INFORMATION PROVIDED:
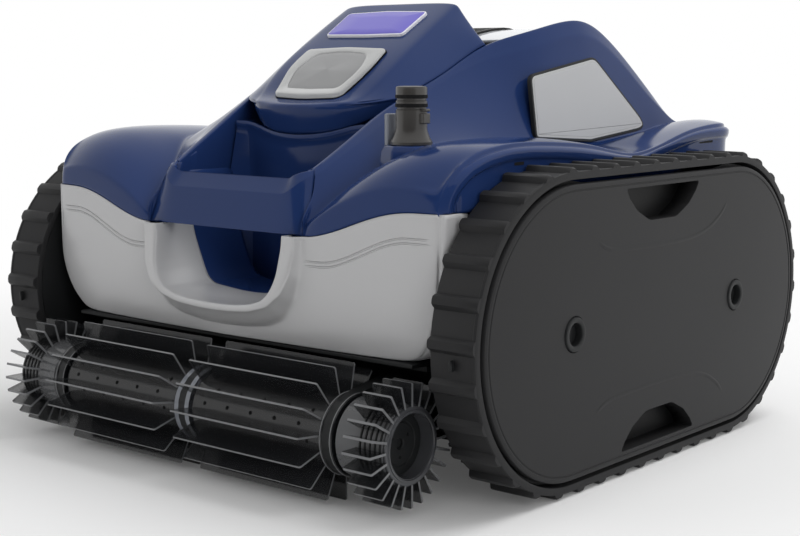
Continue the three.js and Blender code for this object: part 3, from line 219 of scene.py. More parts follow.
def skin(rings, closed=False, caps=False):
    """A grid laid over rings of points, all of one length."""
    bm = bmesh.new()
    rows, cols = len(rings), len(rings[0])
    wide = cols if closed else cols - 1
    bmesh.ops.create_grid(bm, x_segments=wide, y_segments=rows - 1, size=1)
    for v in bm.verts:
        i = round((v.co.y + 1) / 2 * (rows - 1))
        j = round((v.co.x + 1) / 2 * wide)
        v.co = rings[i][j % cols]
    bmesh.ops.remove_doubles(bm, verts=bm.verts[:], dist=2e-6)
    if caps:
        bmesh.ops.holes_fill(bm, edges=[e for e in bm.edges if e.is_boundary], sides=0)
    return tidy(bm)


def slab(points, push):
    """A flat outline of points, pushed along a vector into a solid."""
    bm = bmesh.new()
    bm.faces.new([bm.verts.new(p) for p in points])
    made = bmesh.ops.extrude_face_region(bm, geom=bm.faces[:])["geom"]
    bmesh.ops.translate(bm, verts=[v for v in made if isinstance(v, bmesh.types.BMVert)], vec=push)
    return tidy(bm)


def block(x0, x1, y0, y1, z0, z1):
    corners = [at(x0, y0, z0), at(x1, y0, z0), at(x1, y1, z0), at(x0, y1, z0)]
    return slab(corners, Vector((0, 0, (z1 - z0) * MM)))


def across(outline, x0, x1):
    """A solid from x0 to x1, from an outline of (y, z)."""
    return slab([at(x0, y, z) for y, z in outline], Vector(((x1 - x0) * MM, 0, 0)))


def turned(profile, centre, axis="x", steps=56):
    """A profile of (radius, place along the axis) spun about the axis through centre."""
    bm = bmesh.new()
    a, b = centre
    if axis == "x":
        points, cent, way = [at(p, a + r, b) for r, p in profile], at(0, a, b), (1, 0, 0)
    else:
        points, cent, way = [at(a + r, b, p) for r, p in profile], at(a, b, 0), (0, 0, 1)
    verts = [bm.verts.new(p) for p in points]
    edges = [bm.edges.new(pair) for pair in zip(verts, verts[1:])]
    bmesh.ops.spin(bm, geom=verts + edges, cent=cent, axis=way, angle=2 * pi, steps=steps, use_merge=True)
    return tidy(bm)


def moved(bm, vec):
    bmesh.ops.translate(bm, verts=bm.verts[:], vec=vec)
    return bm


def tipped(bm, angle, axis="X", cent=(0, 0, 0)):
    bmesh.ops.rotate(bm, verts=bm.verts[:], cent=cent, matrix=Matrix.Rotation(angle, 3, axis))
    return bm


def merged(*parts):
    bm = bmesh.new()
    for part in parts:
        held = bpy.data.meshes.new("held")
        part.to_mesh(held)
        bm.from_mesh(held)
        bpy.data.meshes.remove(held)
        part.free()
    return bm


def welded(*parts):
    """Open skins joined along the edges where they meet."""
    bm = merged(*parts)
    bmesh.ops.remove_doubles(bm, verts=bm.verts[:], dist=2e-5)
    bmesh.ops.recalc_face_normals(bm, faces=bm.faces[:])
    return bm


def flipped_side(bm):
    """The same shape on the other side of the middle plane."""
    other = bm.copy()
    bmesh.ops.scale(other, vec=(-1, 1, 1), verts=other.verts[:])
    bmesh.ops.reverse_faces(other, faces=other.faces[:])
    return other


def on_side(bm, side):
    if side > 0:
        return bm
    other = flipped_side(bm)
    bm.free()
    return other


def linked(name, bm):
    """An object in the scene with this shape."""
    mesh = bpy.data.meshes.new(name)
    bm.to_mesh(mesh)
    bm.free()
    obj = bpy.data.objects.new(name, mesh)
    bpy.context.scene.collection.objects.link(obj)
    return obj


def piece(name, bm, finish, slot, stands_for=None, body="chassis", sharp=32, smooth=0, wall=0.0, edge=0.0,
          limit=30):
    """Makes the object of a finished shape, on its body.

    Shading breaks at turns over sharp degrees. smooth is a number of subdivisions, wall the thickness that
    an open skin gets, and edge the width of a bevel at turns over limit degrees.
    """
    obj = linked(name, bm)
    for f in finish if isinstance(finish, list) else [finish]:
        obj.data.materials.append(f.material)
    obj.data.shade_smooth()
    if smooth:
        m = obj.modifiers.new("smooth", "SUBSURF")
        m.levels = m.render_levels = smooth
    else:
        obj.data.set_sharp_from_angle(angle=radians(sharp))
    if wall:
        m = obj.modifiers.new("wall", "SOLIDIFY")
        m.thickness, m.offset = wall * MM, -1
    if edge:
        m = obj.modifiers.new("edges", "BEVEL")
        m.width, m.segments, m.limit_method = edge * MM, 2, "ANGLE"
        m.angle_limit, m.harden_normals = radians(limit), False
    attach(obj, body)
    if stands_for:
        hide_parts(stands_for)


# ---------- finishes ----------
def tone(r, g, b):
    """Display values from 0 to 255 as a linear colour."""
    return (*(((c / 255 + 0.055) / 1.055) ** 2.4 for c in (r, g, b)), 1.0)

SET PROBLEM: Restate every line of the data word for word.

ANSWER BELOW:
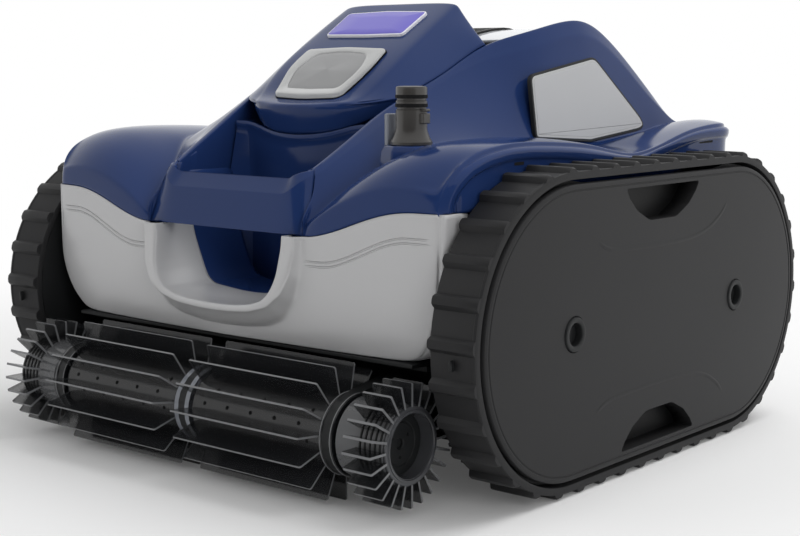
Continue the three.js and Blender code for this object: part 3, from line 219 of scene.py. More parts follow.
def skin(rings, closed=False, caps=False):
    """A grid laid over rings of points, all of one length."""
    bm = bmesh.new()
    rows, cols = len(rings), len(rings[0])
    wide = cols if closed else cols - 1
    bmesh.ops.create_grid(bm, x_segments=wide, y_segments=rows - 1, size=1)
    for v in bm.verts:
        i = round((v.co.y + 1) / 2 * (rows - 1))
        j = round((v.co.x + 1) / 2 * wide)
        v.co = rings[i][j % cols]
    bmesh.ops.remove_doubles(bm, verts=bm.verts[:], dist=2e-6)
    if caps:
        bmesh.ops.holes_fill(bm, edges=[e for e in bm.edges if e.is_boundary], sides=0)
    return tidy(bm)


def slab(points, push):
    """A flat outline of points, pushed along a vector into a solid."""
    bm = bmesh.new()
    bm.faces.new([bm.verts.new(p) for p in points])
    made = bmesh.ops.extrude_face_region(bm, geom=bm.faces[:])["geom"]
    bmesh.ops.translate(bm, verts=[v for v in made if isinstance(v, bmesh.types.BMVert)], vec=push)
    return tidy(bm)


def block(x0, x1, y0, y1, z0, z1):
    corners = [at(x0, y0, z0), at(x1, y0, z0), at(x1, y1, z0), at(x0, y1, z0)]
    return slab(corners, Vector((0, 0, (z1 - z0) * MM)))


def across(outline, x0, x1):
    """A solid from x0 to x1, from an outline of (y, z)."""
    return slab([at(x0, y, z) for y, z in outline], Vector(((x1 - x0) * MM, 0, 0)))


def turned(profile, centre, axis="x", steps=56):
    """A profile of (radius, place along the axis) spun about the axis through centre."""
    bm = bmesh.new()
    a, b = centre
    if axis == "x":
        points, cent, way = [at(p, a + r, b) for r, p in profile], at(0, a, b), (1, 0, 0)
    else:
        points, cent, way = [at(a + r, b, p) for r, p in profile], at(a, b, 0), (0, 0, 1)
    verts = [bm.verts.new(p) for p in points]
    edges = [bm.edges.new(pair) for pair in zip(verts, verts[1:])]
    bmesh.ops.spin(bm, geom=verts + edges, cent=cent, axis=way, angle=2 * pi, steps=steps, use_merge=True)
    return tidy(bm)


def moved(bm, vec):
    bmesh.ops.translate(bm, verts=bm.verts[:], vec=vec)
    return bm


def tipped(bm, angle, axis="X", cent=(0, 0, 0)):
    bmesh.ops.rotate(bm, verts=bm.verts[:], cent=cent, matrix=Matrix.Rotation(angle, 3, axis))
    return bm


def merged(*parts):
    bm = bmesh.new()
    for part in parts:
        held = bpy.data.meshes.new("held")
        part.to_mesh(held)
        bm.from_mesh(held)
        bpy.data.meshes.remove(held)
        part.free()
    return bm


def welded(*parts):
    """Open skins joined along the edges where they meet."""
    bm = merged(*parts)
    bmesh.ops.remove_doubles(bm, verts=bm.verts[:], dist=2e-5)
    bmesh.ops.recalc_face_normals(bm, faces=bm.faces[:])
    return bm


def flipped_side(bm):
    """The same shape on the other side of the middle plane."""
    other = bm.copy()
    bmesh.ops.scale(other, vec=(-1, 1, 1), verts=other.verts[:])
    bmesh.ops.reverse_faces(other, faces=other.faces[:])
    return other


def on_side(bm, side):
    if side > 0:
        return bm
    other = flipped_side(bm)
    bm.free()
    return other


def linked(name, bm):
    """An object in the scene with this shape."""
    mesh = bpy.data.meshes.new(name)
    bm.to_mesh(mesh)
    bm.free()
    obj = bpy.data.objects.new(name, mesh)
    bpy.context.scene.collection.objects.link(obj)
    return obj


def piece(name, bm, finish, slot, stands_for=None, body="chassis", sharp=32, smooth=0, wall=0.0, edge=0.0,
          limit=30):
    """Makes the object of a finished shape, on its body.

    Shading breaks at turns over sharp degrees. smooth is a number of subdivisions, wall the thickness that
    an open skin gets, and edge the width of a bevel at turns over limit degrees.
    """
    obj = linked(name, bm)
    for f in finish if isinstance(finish, list) else [finish]:
        obj.data.materials.append(f.material)
    obj.data.shade_smooth()
    if smooth:
        m = obj.modifiers.new("smooth", "SUBSURF")
        m.levels = m.render_levels = smooth
    else:
        obj.data.set_sharp_from_angle(angle=radians(sharp))
    if wall:
        m = obj.modifiers.new("wall", "SOLIDIFY")
        m.thickness, m.offset = wall * MM, -1
    if edge:
        m = obj.modifiers.new("edges", "BEVEL")
        m.width, m.segments, m.limit_method = edge * MM, 2, "ANGLE"
        m.angle_limit, m.harden_normals = radians(limit), False
    attach(obj, body)
    if stands_for:
        hide_parts(stands_for)


# ---------- finishes ----------
def tone(r, g, b):
    """Display values from 0 to 255 as a linear colour."""
    return (*(((c / 255 + 0.055) / 1.055) ** 2.4 for c in (r, g, b)), 1.0)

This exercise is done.